Biraz sorguladıktan, ifademi aldıktan sonra hastaneye götürerek doktor raporu da alıp bıraktılar.
Çıktıktan sonra medyada hakkımızda yayınlanan haberlerden, Şaron ziyareti öncesinde “kanunsuz eyleme çağrı yapma” suçlamasıyla gözlem altına alındığımızı öğrendim. Bunun da gerekçesi ziyaret öncesinde bir basın toplantısı düzenlemekmiş. Oysa, birçok sivil toplum kuruluşunun desteklediği söz konusu basın toplantısına ben, başka bir meşguliyetim dolayısıyla katılamamıştım. Benim katılmadığım ancak onlarca STK temsilcisinin katıldığı basın toplantısından dolayı ne hikmetse beni gözaltına almışlar. Üstelik emniyetteki sorgulamada bu toplantıyla ilgili bir tek soru sorulmadığı gibi “kanunsuz eyleme çağrı yapma” gibi bir suçlamada da bulunulmamıştı. Ama anlaşıldığı kadarıyla basına yapılan açıklamada böyle bir iddiayla gözaltına alındığımız söyleniyordu.
Ama ben Şaron’un ziyaretine tepkimi yazılarımda ve konuşmalarımda birçok kez dile getirmiştim.
Benim gözümde dünün “Beyrut kasabı” Ariel Şaron ne ise, bugün “solcu” geçinen İsrail Cumhurbaşkanı Yitzak Herzog da odur. Çünkü ben ilkesel olarak siyonist işgali tümüyle gayri meşru görüyor ve birtakım “çıkar” gerekçelerine dayansa da onunla ilişkileri onaylamıyorum.
Siyonist işgal liderlerinin Birleşik Arap Emirlikleri’ni, Bahreyn’i, Fas’ı ziyaret etmelerine karşı sergilediğim tavrı Herzog’un Türkiye ziyaretine karşı da göstermek Filistin ve Kudüs davası konusundaki duruşumun bir gereğidir. BAE’yi ziyaret eden Herzog ile Türkiye’yi ziyaret eden Herzog aynıdır.
Herzog’un Türkiye’de ağırlandığı ve keyifli bir şekilde uyku çektiği gece, yani 9 Mart’ı 10 Mart’a bağlayan gece, siyonist işgal güçleri Filistin’in Batı Yaka bölgesinde ve Kudüs’te insan avına çıkmışlardı. Üstelik o gece gerçekleştirdikleri esir alma işlemlerini son ayların zirvesine çıkardılar. Bir gecede tam 42 kişinin bileğine kelepçe vurdular.
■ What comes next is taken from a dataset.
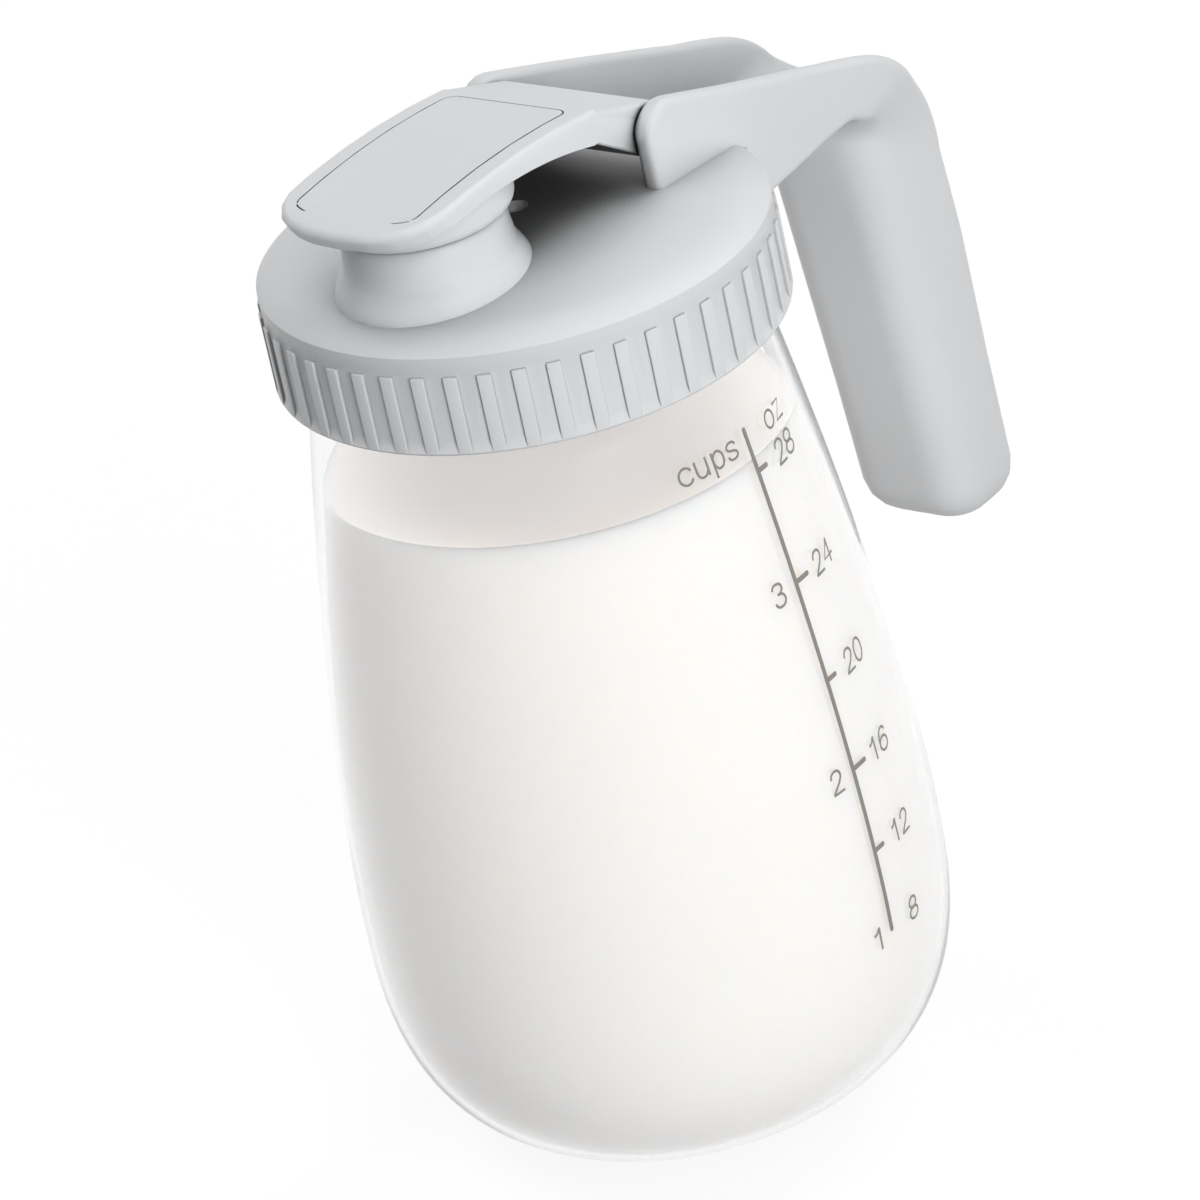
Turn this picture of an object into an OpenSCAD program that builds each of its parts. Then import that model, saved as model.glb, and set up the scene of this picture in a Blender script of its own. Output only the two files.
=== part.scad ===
// Milk storage jug: glass jar, screw lid with a pouring spout, fork handle and flip cap.
// The origin is on the jar's axis at its base. +Z is up, +X runs to the handle, -X to the spout.
// All sizes are in millimetres.

/* [Glass jar] */
// Widest radius of the glass body
jar_r = 51.4; // [48:0.1:56]
// Height of the widest ring above the base
belly_z = 47; // [40:1:55]
// Outer radius of the neck that the lid screws on
neck_r = 38.5; // [36:0.1:40]
// Height of the glass rim
rim_z = 166; // [160:0.5:170]
// Thickness of the glass wall at the belly
belly_t = 1; // [0.8:0.1:2]
// Thickness of the glass wall at the neck
neck_t = 1.7; // [1.4:0.1:2.4]
// Thickness of the glass in the middle of the base
floor_t = 2.5; // [2:0.1:5]

/* [Lid] */
// Height of the skirt's lower edge
skirt_z = 150.8; // [148:0.1:156]
// Radius of the skirt between its grip ribs
skirt_r = 44.15; // [43:0.05:46]
// Bore of the skirt round the neck
skirt_bore_r = 41.2; // [40.6:0.1:42]
// How far the grip ribs stand out
rib_out = 0.7; // [0.3:0.1:1.2]
// Number of grip ribs round the skirt
rib_n = 48; // [36:1:60]
// Width of one grip rib
rib_w = 2.4; // [1.5:0.1:3]
// Height of the crown at the lid's centre
crown_z = 173.3; // [171:0.1:176]
// Radius of the vent hole behind the spout
vent_r = 2.3; // [1.5:0.1:3]

/* [Spout] */
// Distance of the spout's axis from the jar's axis
spout_x = 20.8; // [18:0.1:23]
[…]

Ayrıca işgalci askerler, öyle kapını çalıp, kimlik gösterip, “Evinde arama yapmak istiyoruz” demiyorlar. Gece saat 01.00’den veya 02.00’den sonra kapıya tekme vuruyor, açmazsan tüfeğinin dipçiğiyle kırıyor ve insanları yataklarından kaldırıyor, evin altını üstüne getirecek şekilde arama yapıyor, bu sırada evinde eğer küçük çocuklar varsa onlar korkudan titriyor, bazıları kriz geçiriyor sonra aile reisinin bileğine kelepçe vurup sürükleyerek götürüyorlar.
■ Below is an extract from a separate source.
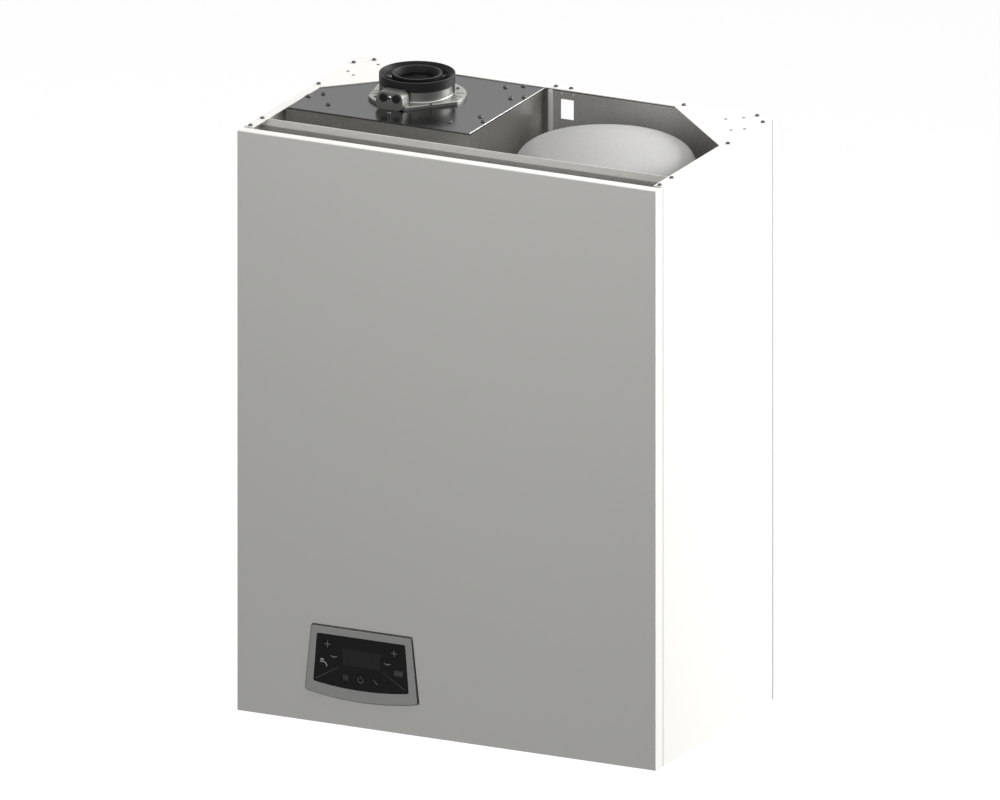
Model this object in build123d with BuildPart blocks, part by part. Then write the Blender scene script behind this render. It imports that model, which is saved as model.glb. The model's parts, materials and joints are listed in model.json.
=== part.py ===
from build123d import *
import os

# A wall-hung combi boiler with its own hot water tank.
# Millimetres. X runs to the right, Y towards the wall, Z up. The origin lies on the wall,
# mid width, level with the casing's bottom edge. "out" is a distance from the wall.

# ---- Casing -------------------------------------------------------------------------
casing_width = 690.0
casing_height = 900.0
casing_depth = 410.0
sheet = 1.2
flange = 15.0
cover_side_depth = 24.0
cover_fold = 17.5
cover_gap = 0.5
bend = 1.5
frame_depth = 16.3
frame_groove = 1.0
hem_width = 10.5
rear_wall_out = 13.0
top_rail_setback = 51.5
top_rail_height = 62.0
rail_shelf = 34.0
bottom_rail_height = 50.0
slack = 0.3

half_width = casing_width / 2
inner_half = half_width - sheet
flange_edge = half_width - flange
hem_edge = half_width - hem_width
top_face = casing_height - sheet
panel_front = casing_depth - cover_side_depth - cover_gap
top_rail_out = panel_front - top_rail_setback

# ---- Sealed chamber: the left wall keeps clear of the side panel ----------------------
chamber_side_gap = 9.8
chamber_right = -30.0
chamber_setback = 64.0
chamber_above_shelf = 42.5
foam_bottom = 317.5
chamber_sheet = 1.0
chamber_lip = 12.0
chamber_flange = 11.5
chamber_bend = 5.0
sight_glass_radius = 14.0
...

Herzog’un Türkiye’de ağırlandığı gece tam 42 kişiye kelepçe vurulması da göstermiştir ki, işgalci siyoniste sizin yakınlaşmanız onun insafsız tavrını hiç değiştirmiyor. Bilakis kendilerini daha cüretkâr hissediyorlar.
Zaten Arap ülkeleri de işgal rejimiyle ilişkilerini normalleştirme adımları atarken, bunun Filistin halkına olumlu yansımaları olacağını iddia etmişlerdi ama sonuç tam tersi oldu.
Herzog’un ziyaret planı sebebiyle Vuslat dergisinin, Mart sayısı için yazdığım “Denize Düşsek de Siyoniste Sarılmamalıyız” başlıklı yazıda Türkiye-İsrail ilişkilerinin tahlilini yapmaya ve Herzog ziyaretine reel politik açıdan bakıldığı zaman da kazananın sadece işgal yönetimi olduğunun görülmesi gerektiğini dile getirmeye çalıştım.